祐司眼前浮现出猛藏夸口“镇上所有的东西都是我的”时的表情。
“对不起,我想请教一下。”明惠仰起脸。
“什么?”
“孝过去也曾犯下其他暴力案件吧?所以,幸山庄出事时,才会先被盯上。就算撇开学校、家庭这些导致他进入友爱医院住院的因素不谈,另外那两起案件又是怎么回事?”
三枝遗憾地皱起脸。
“对于那个,我也很失望。两件都是在我认识孝之前发生的。”
也就是殴打猛藏投保的保险公司业务员和“袭击”名义上的哥哥一树的女友。
“前者是孝发现猛藏企图给俊江投保巨额寿险,想要阻止才发生的。至于第二件……”三枝有点吞吞吐吐,“那是因为一树的女朋友不但对猛藏卖弄风骚,还对俊江态度非常恶劣。不过,二话不说就动粗,绝非值得敬佩的事。”
“也许是因为他不知道别的方法……”明惠低语。
“也许是那样吧。孝曾经告诉我,他接二连三地惹出麻烦,是巴不得他妈妈因此被赶出村下家。他还说:‘这样的话,老妈也不会被害死了。”

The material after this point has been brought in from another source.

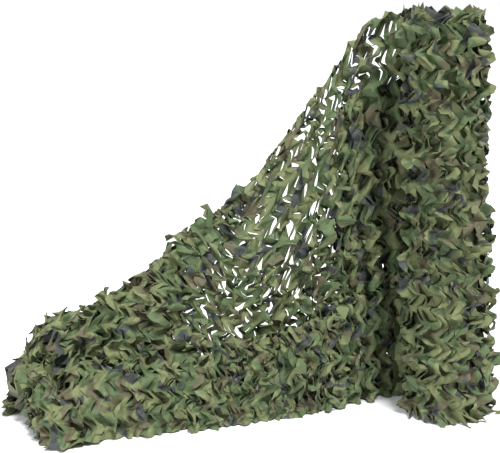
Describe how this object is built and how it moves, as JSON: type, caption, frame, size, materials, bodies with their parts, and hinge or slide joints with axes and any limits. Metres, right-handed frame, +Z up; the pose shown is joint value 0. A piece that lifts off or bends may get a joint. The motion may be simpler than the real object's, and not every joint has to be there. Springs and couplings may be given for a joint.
{
  "type": "camouflage netting, a standing roll with its free end drawn out",
  "caption": "Roll of slit, leaf-cut netting stood on end, its free end drawn out sideways and sagging into a low heap on the floor.",
  "frame": {"origin": "centre of the roll's foot, on the floor", "axes": "+Z up along the roll; the free end is drawn out towards -X; -Y is the front, which the lower fold faces"},
  "size_m": [1.8994, 0.6369, 1.5109],
  "materials": {
    "net_cloth": "printed woven cloth, matt"
  },
  "bodies": {
    "root": {"roll": "net_cloth", "loose_end": "net_cloth"}
  },
  "joints": []
}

祐司想起照片中孝的表情和姿势——那是个似乎总在提高警觉的少年。
三枝继续说:“俊扛意外身亡两年后,有段时间我也死心了,我离开服部汽车,回到了东京。孝也变得自暴自弃,和东京的黑道帮派扯上关系,还被牵扯进私造手枪的案子里。他自己也迷上射击。他说既然这样干脆去杀了猛藏。我费了很多的工夫安抚他。”

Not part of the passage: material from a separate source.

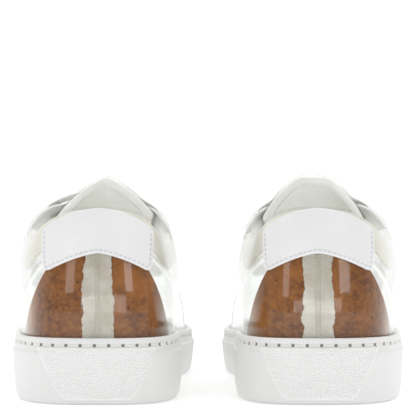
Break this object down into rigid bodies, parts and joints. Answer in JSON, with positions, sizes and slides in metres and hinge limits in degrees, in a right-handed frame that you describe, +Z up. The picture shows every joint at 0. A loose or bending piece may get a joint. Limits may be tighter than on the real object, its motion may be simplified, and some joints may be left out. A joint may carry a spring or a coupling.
{
  "type": "pair of low-top trainers",
  "caption": "Pair of low-top trainers with clear uppers, padded collars, brown heel counters, leather heel tabs and white cup soles.",
  "frame": {"origin": "middle of the pair on the ground", "axes": "+Y towards the toes, +X towards the right shoe, +Z up"},
  "size_m": [0.2196, 0.2927, 0.1094],
  "materials": {
    "sole_rubber": "matt white moulded rubber",
    "midsole_foam": "pale foam, hidden in the cup",
    "insole_board": "pale fibre board",
    "footbed_leather": "soft off-white leather",
    "clear_pvc": "clear and glossy",
    "white_leather": "smooth white leather",
    "collar_fabric": "cream padded fabric",
    "seam_tape": "off-white cotton tape",
    "counter_board": "brown speckled leatherboard",
    "lining_fabric": "pale grey woven lining",
    "thread": "waxed off-white thread",
    "tongue_leather": "soft padded white leather",
    "lace_cotton": "flat woven cotton lace"
  },
  "bodies": {
    "left_shoe": {"left_outsole": "sole_rubber", "left_midsole_filler": "midsole_foam", "left_insole_board": "insole_board", "left_footbed": "footbed_leather", "left_quarter_medial": "clear_pvc", "left_quarter_lateral": "clear_pvc", "left_facing_medial": "white_leather", "left_facing_lateral": "white_leather", "left_collar_pad_medial": "collar_fabric", "left_collar_pad_lateral": "collar_fabric", "left_vamp": "clear_pvc", "left_back_seam_tape": "seam_tape", "left_heel_counter": "counter_board", "left_heel_lining": "lining_fabric", "left_heel_tab": "white_leather", "left_heel_tab_stitching": "thread", "left_back_seam_stitching": "thread", "left_sole_stitching": "thread", "left_vamp_stitching": "thread", "left_facing_stitching": "thread", "left_lace": "lace_cotton"},
    "left_tongue": {"left_tongue_cover": "clear_pvc", "left_tongue": "tongue_leather", "left_tongue_lining": "lining_fabric"},
    "right_shoe": {"right_outsole": "sole_rubber", "right_midsole_filler": "midsole_foam", "right_insole_board": "insole_board", "right_footbed": "footbed_leather", "right_quarter_medial": "clear_pvc", "right_quarter_lateral": "clear_pvc", "right_facing_medial": "white_leather", "right_facing_lateral": "white_leather", "right_collar_pad_medial": "collar_fabric", "right_collar_pad_lateral": "collar_fabric", "right_vamp": "clear_pvc", "right_back_seam_tape": "seam_tape", "right_heel_counter": "counter_board", "right_heel_lining": "lining_fabric", "right_heel_tab": "white_leather", "right_heel_tab_stitching": "thread", "right_back_seam_stitching": "thread", "right_sole_stitching": "thread", "right_vamp_stitching": "thread", "right_facing_stitching": "thread", "right_lace": "lace_cotton"},
    "right_tongue": {"right_tongue_cover": "clear_pvc", "right_tongue": "tongue_leather", "right_tongue_lining": "lining_fabric"}
  },
  "joints": [
    {"name": "right_shoe_lift", "type": "slide", "parent": "left_shoe", "child": "right_shoe", "axis": [0, 0, 1], "range_m": [0, 0.12]},
    {"name": "left_tongue_fold", "type": "hinge", "parent": "left_shoe", "child": "left_tongue", "pos_m": [-0.0545, 0.024, 0.066], "axis": [1, 0, 0], "range_deg": [0, 8], "stiffness_Nm_per_rad": 1},
    {"name": "right_tongue_fold", "type": "hinge", "parent": "right_shoe", "child": "right_tongue", "pos_m": [0.0545, 0.024, 0.066], "axis": [1, 0, 0], "range_deg": [0, 8], "stiffness_Nm_per_rad": 1}
  ]
}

孝的确有一阵子如朋友形容的“简直像疯了一样”地热衷射击。
“猛藏在东京也拥有一些房地产,那些交易也大有问题。我就想,能不能主动采取什么方法呢?由于毫无进展,我很焦躁,随便怎样都好。我切身感到,必须要有个能够向当局控诉他的决定性证据,就算是逃税漏税也好。”三枝耸耸瘦削的肩膀,“我甚至还想,我要是个有钱人就好了。”
“为什么?”真行寺家的女儿问。刚才她说自己叫悦子,年龄应该三十出头吧,祐司想,是个好看的女子。

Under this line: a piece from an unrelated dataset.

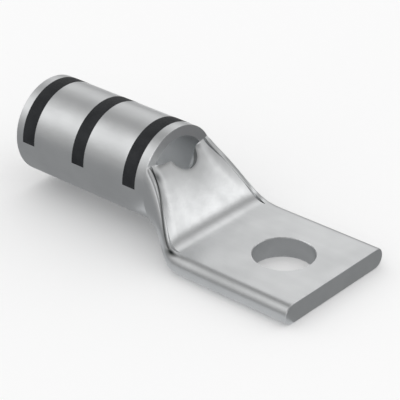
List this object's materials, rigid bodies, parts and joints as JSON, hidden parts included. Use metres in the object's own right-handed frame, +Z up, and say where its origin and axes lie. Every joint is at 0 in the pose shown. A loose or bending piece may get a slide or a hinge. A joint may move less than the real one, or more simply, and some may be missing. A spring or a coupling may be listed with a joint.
{
  "type": "cable lug",
  "caption": "One-hole compression cable lug: a round barrel for a stripped conductor, pressed at one end into a flat pad with a stud hole.",
  "frame": {"origin": "centre of the stud hole on the pad's underside", "axes": "+X from the barrel towards the pad's free end, +Z up through the pad, along the stud"},
  "size_m": [0.0515, 0.0208, 0.0154],
  "materials": {
    "tin_plate": "satin tin plating over copper",
    "band_ink": "printed black ink"
  },
  "bodies": {
    "root": {"cable_lug": "tin_plate"}
  },
  "joints": []
}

“这样的话,我就不用工作,可以专心调查。一边赚钱糊口一边追查猛藏,有时候总是有点窝囊。”
“你做什么工作?”
“什么都做。”三枝说着微微一笑,悦子也回他一个微笑。
“就在这样的过程中,发生了幸山庄命案。”三枝仰望天花板,“我觉得,我输了,又是猛藏。这次是四个人,不,五个人。当我听说大家认定孝是凶手时,我就已经对他不抱指望了。我知道,他一定会第一个被杀掉。”